My boss knew what I was doing. Talk about big brother, call centers watch everything. But I was performing above metrics, so they didn’t bother me.
As I mentioned, society was limited so I was able to push through a magnitude of reading and notating during lunch.
Troy was (or still is, I don’t know) a very typical post-Goth individual. He alternately dyed his hair blonde and black, and was sure to wear short sleeve collared shirts so everyone could see his star tattoos despite the dress code.
And of course, wore all black. Always all black.
I admit, I wear majority black accentuated with gray. However, my reasons are pure aesthetic laziness. In the morning, I don’t want to worry about separates matching. I grab and go, focusing my mind on other items like making sure my toddler gets in the car before I drive off.

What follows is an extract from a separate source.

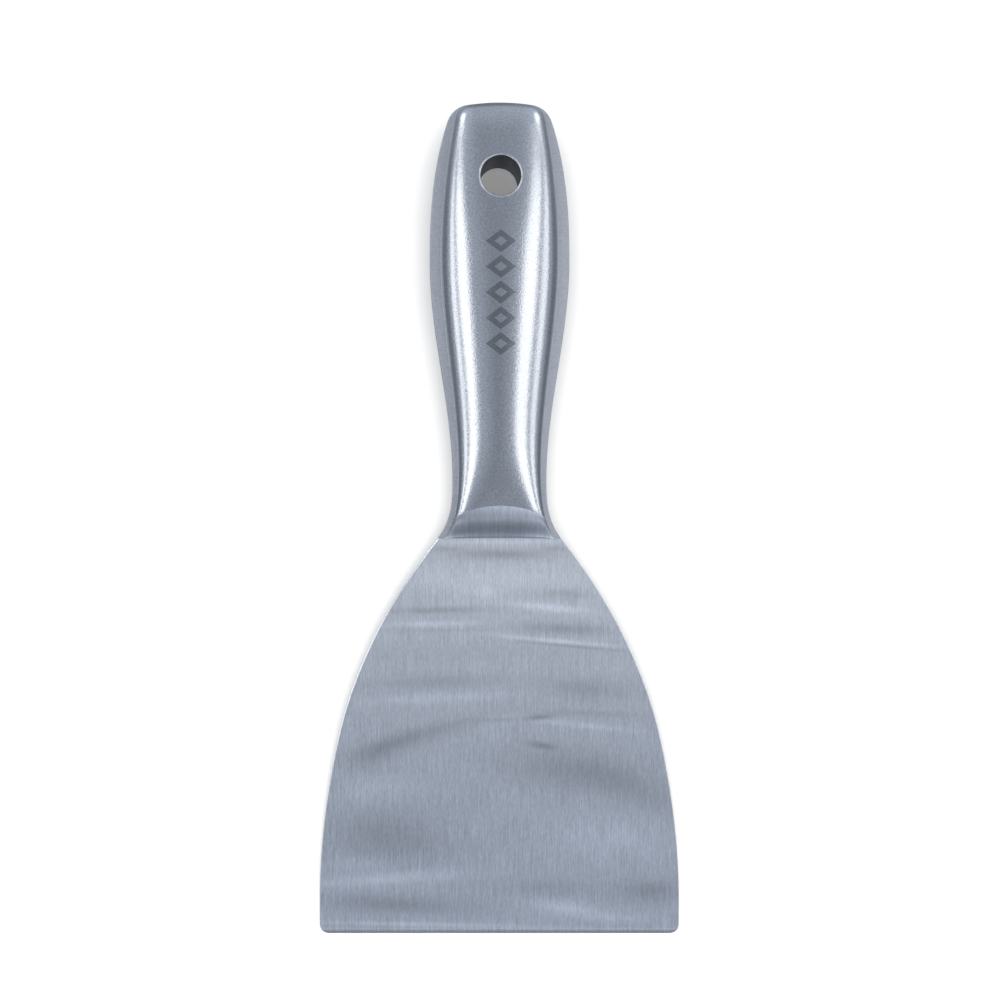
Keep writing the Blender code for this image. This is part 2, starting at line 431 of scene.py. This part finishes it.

I do have to focus on matching shoes, to each other, but that story is for a different day.
Troy was ego-centric, highly emotional, and constantly in a state of angst. The epitome of poet and alt rock musician.
He was also very intelligent. Which, when combined with his childhood and life decisions, gave support to the image he worked so hard to propel in efforts to equally push away and entice other people.
At some point Troy started talking to me about something I was reading. I know for sure it wasn’t me. I don’t approach in general, with rare exceptions, and at that point in my life I was an island with nothing but ocean around me.
Not really sure how our friendship progressed to the state it did, but when two writers meet each other they will inevitably throw out they are a writer and begin talking and bonding over writing.
Except in the cases of competitive people. Since I am not competitive, one-upping writers make me gag and turn away.
At the height of our inescapable bonding, I was taking a poetry class. I was not in a creative writing tract, yet this class required me to learn not only history and differences of form but write in every form studied.
So Troy and I started a game, via IM.
Each week we chose a form. We would alternate writing a poem in the prescribed form based on a theme decided by the other person. Troy would pick the theme, and I would write a poem. Then we would switch.
The person who picked the theme would get to grade the poem for both form and theme strength.
Yes, all this between phone calls. I was in the commercial division, he was in pro accounts, we had time. And yes, all under big bro’s tech spying.
We had a pretty laid back boss. As long as her boss didn’t walk behind us and see what we were doing, we were golden in her eyes.
After the first day of independent writing, we upped the ante on ourselves and each other. We co-wrote poems, taking turns on theme. I would pick a theme, Troy would write the first line (or first two depending on form), I would write the second (or 3 and 4), and on and on and on.
We played this game every day for two months. Together we created some astonishing poetry.
None of it transcribed, saved, or archived beyond whatever IT did with IMs on their server.
Part of what worked so well between Troy and me is there was never any physical intimacy. I was coming out of hell and wanted nothing to do with most of humanity, and he was all agony over his ex/girlfriend/wife (she was all three during our friendship).
Even if there was physical attraction, it was quelled early. He was too much emotional maintenance for one. I was a bare ghost of a human for two. And for three, we were too similar.
We were not a soul split in two, we were mind clones. There was compatible intellect, curiosity, and boredom in equal measures. Of the same topics. Yin and yin do not make a whole.
About a month after the height of our friendship (eating lunch together, hanging out after work, writing poetry) the company went through a restructure. Troy was laid off.
We maintained contact for a short period of time.
Then my life went through a restructure. And we slowly drifted away as is natural in friendships developed in daily proximity between two people who are not inclined to reach out.
Troy called me randomly about two years after we had drifted apart. He and his ex/girlfriend/wife had moved to the suburbs, and he was working construction. Troy explained he had a dream in which I was screaming, and he felt an overwhelming urge to save me.
At the time I was evolving into a fully content being. I didn’t want his kind of saving.
Troy admitted it was pretentious of him to think I needed to be saved by anyone. In all our time, conversations, and mind melding that was the first time Troy dropped his hero-to-all-tortured-women filter.
We talked for about 15 minutes and never spoke again. And I don’t miss Troy. We were never meant to be more than an intense fling of intellect.
But I miss the games we used to play.